* [Material for this exercise]:
──────────────────────────────
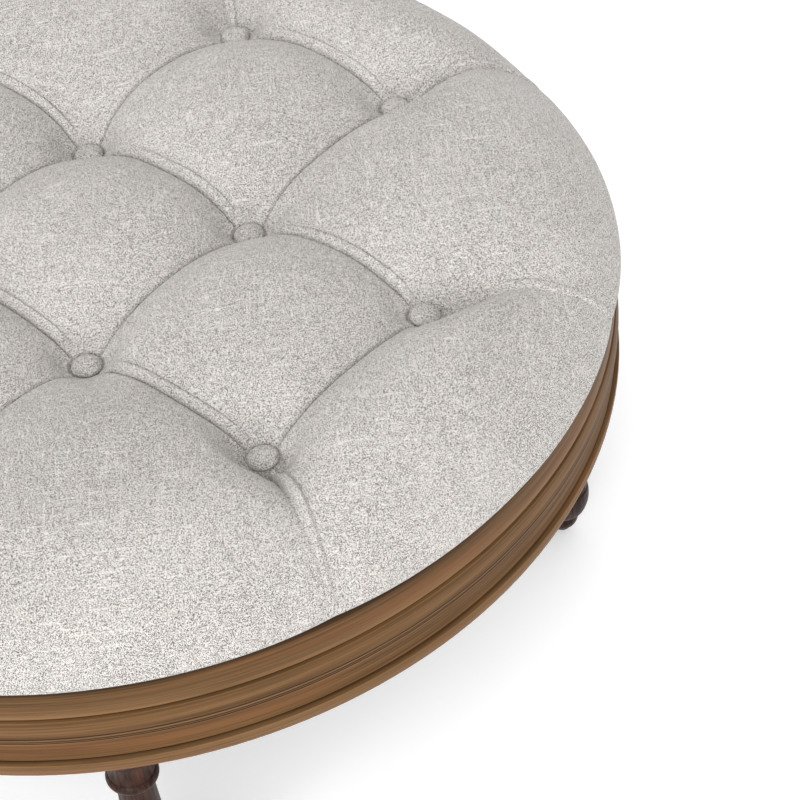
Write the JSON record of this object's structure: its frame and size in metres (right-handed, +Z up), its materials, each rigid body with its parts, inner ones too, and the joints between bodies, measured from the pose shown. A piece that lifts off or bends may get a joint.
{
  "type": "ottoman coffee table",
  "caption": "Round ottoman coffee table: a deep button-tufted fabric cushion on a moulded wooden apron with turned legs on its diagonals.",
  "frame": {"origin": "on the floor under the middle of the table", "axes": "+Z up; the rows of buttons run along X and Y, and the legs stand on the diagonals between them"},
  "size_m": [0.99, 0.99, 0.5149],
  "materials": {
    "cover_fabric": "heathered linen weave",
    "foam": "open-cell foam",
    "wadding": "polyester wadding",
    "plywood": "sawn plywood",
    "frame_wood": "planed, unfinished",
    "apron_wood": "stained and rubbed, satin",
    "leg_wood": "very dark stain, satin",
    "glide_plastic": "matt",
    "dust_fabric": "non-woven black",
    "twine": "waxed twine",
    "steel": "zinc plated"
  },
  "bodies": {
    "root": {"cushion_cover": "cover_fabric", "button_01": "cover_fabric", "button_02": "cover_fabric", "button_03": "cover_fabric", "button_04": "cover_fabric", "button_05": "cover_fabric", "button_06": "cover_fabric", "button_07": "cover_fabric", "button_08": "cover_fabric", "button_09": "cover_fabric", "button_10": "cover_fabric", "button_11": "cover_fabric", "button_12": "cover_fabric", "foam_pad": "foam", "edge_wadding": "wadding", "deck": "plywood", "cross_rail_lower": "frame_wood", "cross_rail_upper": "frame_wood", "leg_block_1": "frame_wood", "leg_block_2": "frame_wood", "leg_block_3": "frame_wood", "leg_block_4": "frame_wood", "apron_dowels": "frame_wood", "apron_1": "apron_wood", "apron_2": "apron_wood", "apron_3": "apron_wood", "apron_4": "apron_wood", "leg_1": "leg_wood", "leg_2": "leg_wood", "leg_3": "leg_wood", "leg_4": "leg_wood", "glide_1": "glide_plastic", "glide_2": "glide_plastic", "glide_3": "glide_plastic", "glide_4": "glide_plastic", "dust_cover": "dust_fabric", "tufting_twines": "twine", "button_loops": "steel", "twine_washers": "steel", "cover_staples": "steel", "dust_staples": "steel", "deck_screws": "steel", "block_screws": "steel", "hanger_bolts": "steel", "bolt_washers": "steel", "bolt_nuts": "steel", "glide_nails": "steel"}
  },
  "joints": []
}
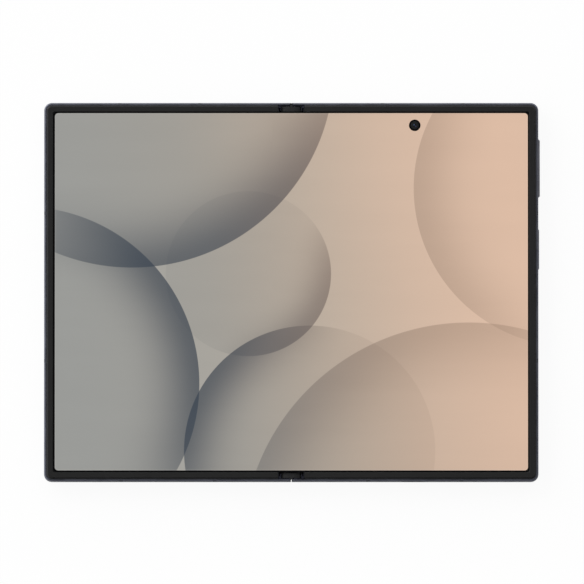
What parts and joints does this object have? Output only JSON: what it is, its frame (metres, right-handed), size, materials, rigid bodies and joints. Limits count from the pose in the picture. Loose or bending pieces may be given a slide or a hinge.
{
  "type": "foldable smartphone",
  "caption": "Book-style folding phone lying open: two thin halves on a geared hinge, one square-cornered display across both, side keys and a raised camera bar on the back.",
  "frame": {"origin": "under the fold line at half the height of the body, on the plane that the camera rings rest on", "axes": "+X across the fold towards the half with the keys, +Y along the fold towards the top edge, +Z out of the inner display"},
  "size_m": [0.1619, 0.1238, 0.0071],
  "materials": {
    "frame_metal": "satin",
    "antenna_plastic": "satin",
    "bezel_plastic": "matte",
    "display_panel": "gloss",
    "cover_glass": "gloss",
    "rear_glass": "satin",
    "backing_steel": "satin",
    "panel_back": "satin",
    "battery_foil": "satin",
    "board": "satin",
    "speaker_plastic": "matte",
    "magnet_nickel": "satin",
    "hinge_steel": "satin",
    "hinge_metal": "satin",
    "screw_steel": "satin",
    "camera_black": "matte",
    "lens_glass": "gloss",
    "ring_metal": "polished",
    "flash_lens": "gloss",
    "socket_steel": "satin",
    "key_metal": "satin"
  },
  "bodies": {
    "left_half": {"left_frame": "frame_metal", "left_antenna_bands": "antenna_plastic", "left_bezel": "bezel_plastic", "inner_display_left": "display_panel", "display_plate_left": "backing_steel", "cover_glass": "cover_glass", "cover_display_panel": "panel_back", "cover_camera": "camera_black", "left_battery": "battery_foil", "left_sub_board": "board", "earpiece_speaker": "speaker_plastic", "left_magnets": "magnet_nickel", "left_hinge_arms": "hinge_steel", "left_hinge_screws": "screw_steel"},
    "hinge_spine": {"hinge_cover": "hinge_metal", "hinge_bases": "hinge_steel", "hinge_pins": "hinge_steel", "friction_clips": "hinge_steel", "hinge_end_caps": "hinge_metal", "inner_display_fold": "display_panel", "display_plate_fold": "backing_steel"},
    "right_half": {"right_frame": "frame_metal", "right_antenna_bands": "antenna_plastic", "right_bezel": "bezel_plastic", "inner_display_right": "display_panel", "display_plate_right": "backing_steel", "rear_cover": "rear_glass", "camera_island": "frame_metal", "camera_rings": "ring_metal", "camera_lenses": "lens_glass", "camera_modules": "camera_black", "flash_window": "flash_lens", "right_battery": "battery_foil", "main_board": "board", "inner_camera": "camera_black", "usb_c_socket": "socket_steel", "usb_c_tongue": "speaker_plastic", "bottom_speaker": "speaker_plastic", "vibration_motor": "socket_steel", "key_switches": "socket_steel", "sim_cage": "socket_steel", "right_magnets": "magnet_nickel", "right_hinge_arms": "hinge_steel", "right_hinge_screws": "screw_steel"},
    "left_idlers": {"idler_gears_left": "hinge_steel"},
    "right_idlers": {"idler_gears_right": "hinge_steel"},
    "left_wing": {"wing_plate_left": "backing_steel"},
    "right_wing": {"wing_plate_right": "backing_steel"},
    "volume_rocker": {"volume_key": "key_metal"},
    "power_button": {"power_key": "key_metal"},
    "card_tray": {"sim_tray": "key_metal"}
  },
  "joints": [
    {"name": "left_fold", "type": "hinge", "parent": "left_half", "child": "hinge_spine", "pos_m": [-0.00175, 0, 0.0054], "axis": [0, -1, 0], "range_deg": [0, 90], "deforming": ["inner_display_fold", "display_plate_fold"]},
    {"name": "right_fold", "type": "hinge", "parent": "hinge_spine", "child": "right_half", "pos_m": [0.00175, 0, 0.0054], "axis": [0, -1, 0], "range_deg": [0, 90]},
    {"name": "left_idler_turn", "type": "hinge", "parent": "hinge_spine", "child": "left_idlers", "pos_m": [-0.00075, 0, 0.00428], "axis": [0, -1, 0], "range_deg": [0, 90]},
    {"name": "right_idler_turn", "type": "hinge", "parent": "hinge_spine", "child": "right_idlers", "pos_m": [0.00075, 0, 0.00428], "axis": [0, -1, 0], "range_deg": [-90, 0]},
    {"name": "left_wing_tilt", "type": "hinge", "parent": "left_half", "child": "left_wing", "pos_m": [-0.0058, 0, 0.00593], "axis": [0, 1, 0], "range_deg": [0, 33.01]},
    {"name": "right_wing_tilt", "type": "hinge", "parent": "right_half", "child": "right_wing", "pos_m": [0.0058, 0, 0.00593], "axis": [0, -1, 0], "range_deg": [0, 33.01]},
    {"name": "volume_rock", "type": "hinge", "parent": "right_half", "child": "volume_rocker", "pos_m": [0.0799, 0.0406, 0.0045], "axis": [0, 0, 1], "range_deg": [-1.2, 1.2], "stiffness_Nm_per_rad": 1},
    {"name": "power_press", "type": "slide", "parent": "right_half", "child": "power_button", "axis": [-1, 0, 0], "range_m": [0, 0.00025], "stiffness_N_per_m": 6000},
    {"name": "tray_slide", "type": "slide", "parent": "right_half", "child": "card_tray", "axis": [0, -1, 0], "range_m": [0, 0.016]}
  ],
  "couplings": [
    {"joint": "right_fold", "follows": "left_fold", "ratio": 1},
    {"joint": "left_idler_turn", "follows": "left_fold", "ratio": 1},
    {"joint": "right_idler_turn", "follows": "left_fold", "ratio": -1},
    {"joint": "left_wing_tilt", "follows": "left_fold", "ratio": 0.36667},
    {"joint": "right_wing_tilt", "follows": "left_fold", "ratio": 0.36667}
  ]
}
──────────────────────────────
* [Given task]: Copy all lines from the material that contain "with".

* [Answer for the task]:
Write the JSON record of this object's structure: its frame and size in metres (right-handed, +Z up), its materials, each rigid body with its parts, inner ones too, and the joints between bodies, measured from the pose shown. A piece that lifts off or bends may get a joint.
  "caption": "Round ottoman coffee table: a deep button-tufted fabric cushion on a moulded wooden apron with turned legs on its diagonals.",
  "frame": {"origin": "under the fold line at half the height of the body, on the plane that the camera rings rest on", "axes": "+X across the fold towards the half with the keys, +Y along the fold towards the top edge, +Z out of the inner display"},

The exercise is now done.